The series-deciding game saw the Blackhawks take the lead on three different occasions, only for Los Angeles to have an answer every time. The Kings remained calm, cool, and collected to force overtime, even when the United Center was going absolutely berserk.
Los Angeles never led at any point in that game regulation, but took the lead when it mattered most, advancing to the Stanley Cup Finals on a game-winning goal by Alec Martinez. With the victory, the Kings became the first NHL team to ever win three Game 7s on the road in a single postseason. It also cemented Justin Williams’ status as one of the best playoff performers the NHL has ever seen, as he tied the record for most Game 7 goals (seven) in NHL history while also recording his 14th Game 7 point, more than any other player.
After running the gauntlet through the Western Conference in the first three rounds, Los Angeles faced off against Henrik Lundqvist and the New York Rangers in the Stanley Cup Final. Naturally, the resolute character and unwavering perseverance of Darryl Sutter’s team was once again on full display in the Final, where the Kings captured the title once again.
They won both Game 1 and Game 2 in overtime and double overtime, respectively, despite never holding a lead in regulation. Los Angeles, quite frankly, was the superior team in this series, but nearly every game was a nail-biter thanks to outstanding play between the pipes by Lundqvist. But even Lundqvist couldn’t deny the Kings – who seemed to be a team of destiny – of winning another Stanley Cup. Their 26-game postseason odyssey finally concluded in Game 5, when Alec Martinez once again ended a series when he scored the championship-clinching goal in double overtime.
While winning a second Stanley Cup title in three seasons in certainly impressive, the way the Kings went about doing it is what really makes this particular playoff run so remarkable. Unlike the 2011-12 team, which took 3-0 series leads in every round of the playoffs and relied heavily on stout defense and stellar goaltending, this year’s squad will likely be forever remembered as the “Comeback Kings,” a team that was more potent offensively and whose unrelenting doggedness proved too much for any opponent to overcome.

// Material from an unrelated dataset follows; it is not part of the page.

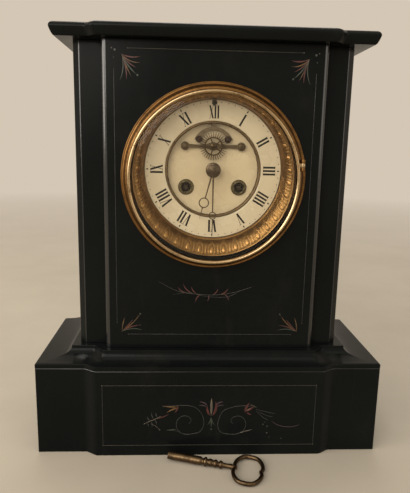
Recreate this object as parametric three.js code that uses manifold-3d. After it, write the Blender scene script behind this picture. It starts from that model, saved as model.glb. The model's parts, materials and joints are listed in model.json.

Many core players from their first Stanley Cup-winning team were on this one as well, including Jonathan Quick, Anze Kopitar, Dustin Brown, Mike Richards, Justin Williams, Drew Doughty and Jeff Carter. But there also are new faces who played key roles as well. The most notable of those was Marian Gaborik, who general manager Dean Lombardi acquired in a trade with the Columbus Blue Jackets in early March to provide the team with some extra offensive firepower. Gaborik was instrumental in Los Angeles’ postseason success, scoring 14 goals in the playoffs, the highest total for anyone since 2009.
Quick, the star of the first improbable run to a Stanley Cup, didn’t play up to the level he did when he won the Conn Smythe Trophy in 2012. However, he did seem to play his best hockey when his team needed him the most, which is what great players do.
This time around is was “Mr. Game 7” Justin Williams who won the Conn Smythe Trophy, awarded to the MVP of the Stanley Cup playoffs. But make no mistake, it was a total group effort that made this unthinkable trek to a Stanley Cup title a reality. Darryl Sutter, who continues to prove that he’s one of the finest coaches in the NHL, and his team simply refused to give in.
The Los Angeles Kings may not ever set themselves apart in the regular season, but when the chips are down and the spotlight of the Stanley Cup playoffs are shining, nobody can compare to them.
A franchise that for so many years was an NHL laughingstock might now be on its way to becoming its latest dynasty.